Pretty well every Powers book features at least one honest to goodness jaw-dropper. Why in the previous one, Psychotic, we learned that… but that would be telling! In Cosmic, though, the shocks just keep coming. In one sense it’s very much the chickens coming home to roost. Plot elements that have been bubbling away under the surface for some while rise to converge with some extras just dropped in our laps.

It starts with a massive explosion in suburbia, caused by an unidentified super being decimating a man out walking his dog. The only witness isn’t able to help with identification, but the Federal Powers Unit is very rapidly on the scene, and are far better informed about matters than homicide detectives Christian Walker and Deena Pilgrim.

Where it goes from there is into some very odd areas indeed, giving Michael Avon Oeming some really freaky stuff to illustrate, and he pulls it off.

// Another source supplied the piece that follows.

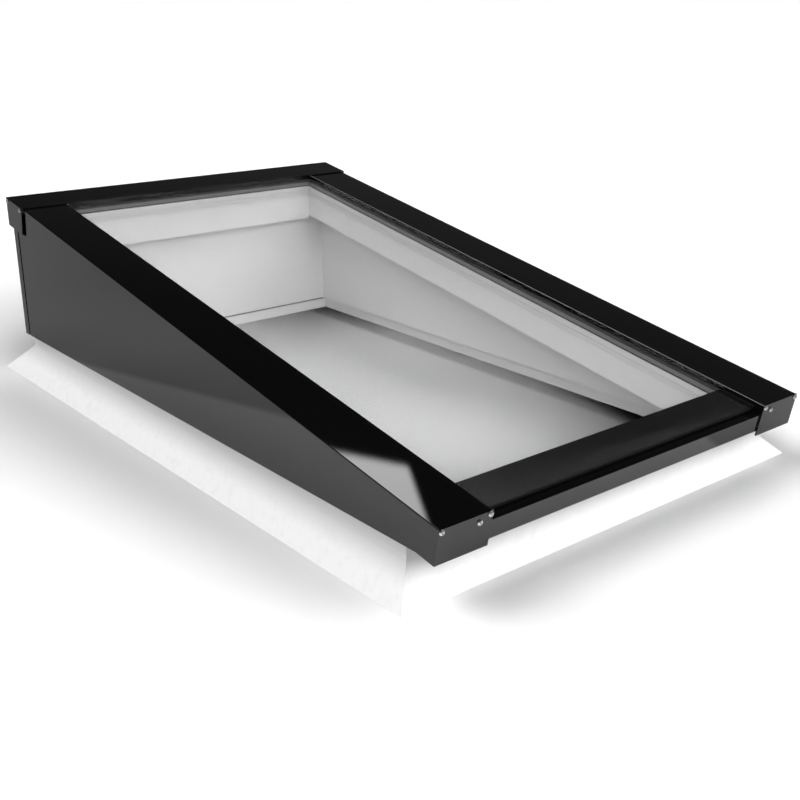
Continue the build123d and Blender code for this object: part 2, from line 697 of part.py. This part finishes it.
def frame_screws():
    """Hexagon head screws through the stiles into the upstand's side walls."""
    head = extrude(RegularPolygon(FRAME_SCREW_HEAD_R, side_count=6), amount=FRAME_SCREW_HEAD_H)
    made = head + Pos(0, 0, -FRAME_SCREW_L / 2) * Cylinder(FRAME_SCREW_R, FRAME_SCREW_L)
    return [on_slope(x, s, FRAME_TOP_D) * made for x, s in frame_screw_places()]


def pair(name, part):
    return {name + "_right": part, name + "_left": mirrored(part)}


NODES = {
    "upstand": upstand(),
    **pair("side_lining", side_lining()),
    **pair("frame_stile", stile()),
    "frame_rail_front": rail_front(),
    "frame_rail_back": rail_back(),
    **pair("reveal_board", liner_side()),
    "reveal_board_back": liner_back(),
    "glass_outer": glass_outer(),
    "glass_inner": glass_inner(),
    "glass_spacer": glass_spacer(),
    "glass_edge_seal": glass_edge_seal(),
    "frit_band": frit_band(),
    "glazing_tape": glazing_tape(),
    "front_tape": front_tape(),
    "setting_blocks": setting_blocks(),
    **pair("side_cladding", side_cladding()),
    **pair("end_plate", end_plate()),
    **pair("end_bracket", end_bracket()),
    "front_profile": front_profile(),
    "back_panel": back_panel(),
    "back_cap": back_cap(),
    **pair("flap_packer", flap_packer()),
    **pair("cap_gasket", cap_gasket()),
    "back_gasket": back_gasket(),
    **pair("lap_tape", lap_tape()),
    **pair("corner_seal", corner_seal()),
    "joint_membrane": membrane(),
    "cap_clips": cap_clips(),
    "back_clips": back_clips(),
    "hem_brackets": hem_brackets(),
    "panel_packers": panel_packers(),
    "plate_screws": plate_screws(),
    "flap_screws": flap_screws(),
    "frame_screws": frame_screws(),
}

os.makedirs("parts", exist_ok=True)
for name, part in NODES.items():
    solids = part if isinstance(part, list) else [part]
    whole = Compound(children=[s for piece in solids for s in piece.solids()])
    export_step(whole, f"parts/{name}.step")
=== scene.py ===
from math import cos, pi, radians, sin

import bmesh
import bpy
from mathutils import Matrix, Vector

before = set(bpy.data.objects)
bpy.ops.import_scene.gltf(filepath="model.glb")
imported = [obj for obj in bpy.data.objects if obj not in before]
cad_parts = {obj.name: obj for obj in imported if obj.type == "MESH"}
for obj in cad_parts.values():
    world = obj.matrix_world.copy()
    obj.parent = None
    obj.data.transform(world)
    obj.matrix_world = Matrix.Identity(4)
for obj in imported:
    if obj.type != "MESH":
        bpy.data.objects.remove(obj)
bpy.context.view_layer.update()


# Upstand. One white glass-fibre moulding, laid up by brush in a mould with a gel coat: upright
# walls and a skirt at 45 degrees. The groove above the inside base band is painted dark as its
# shade, and the base band on the side walls is painted darker as painted shade. The inside is
# painted a lighter white than the outside, for the light that reaches it, and the outside is painted
# greyer close under the cladding, darkest at the front, for the shadow that soft lights leave out.
class Value:
    """An output of a shader node. Arithmetic on it adds Math nodes."""

    def __init__(self, finish, socket):
        self.finish = finish
        self.socket = socket

    def __add__(self, other):
        return self.finish.math("ADD", self, other)

    def __radd__(self, other):
        return self.finish.math("ADD", other, self)

    def __sub__(self, other):
        return self.finish.math("SUBTRACT", self, other)

    def __rsub__(self, other):
        return self.finish.math("SUBTRACT", other, self)

    def __mul__(self, other):
        return self.finish.math("MULTIPLY", self, other)

    def __rmul__(self, other):
        return self.finish.math("MULTIPLY", other, self)

    def __truediv__(self, other):
        return self.finish.math("DIVIDE", self, other)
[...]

Hey, he was the guy who convinced with the monkey boning in Forever, so what should we expect? There’s a sequence set on a trippy alien planet, a place so advanced, so far beyond human comprehension, that you or I aren’t supposed to get our heads round it, yet Oeming presents it.

For his part Brian Michael Bendis has selected an odd method of counterpointing his main narrative. Every chapter is bookended by someone running through a monologue, to which the term ‘comedy’ only applies in the loosest sense. It’s observational material, delivered, for the most part, by the most self-righteous smug arseholes Bendis has ever created, and he has previous form for such types. Then, of course, it could be these are deliberately third-rate Bill Hicks wannabes, indicating the quality of the venue, in which case the writing is spot on. There is a justification by the end, but the suspicion lingers that Bendis let loose a few rants via the voices of others.

In some previous books the changes have hit Pilgrim, in others it’s been Walker, but both exit Cosmic heading for Secret Identity with profound matters on their minds.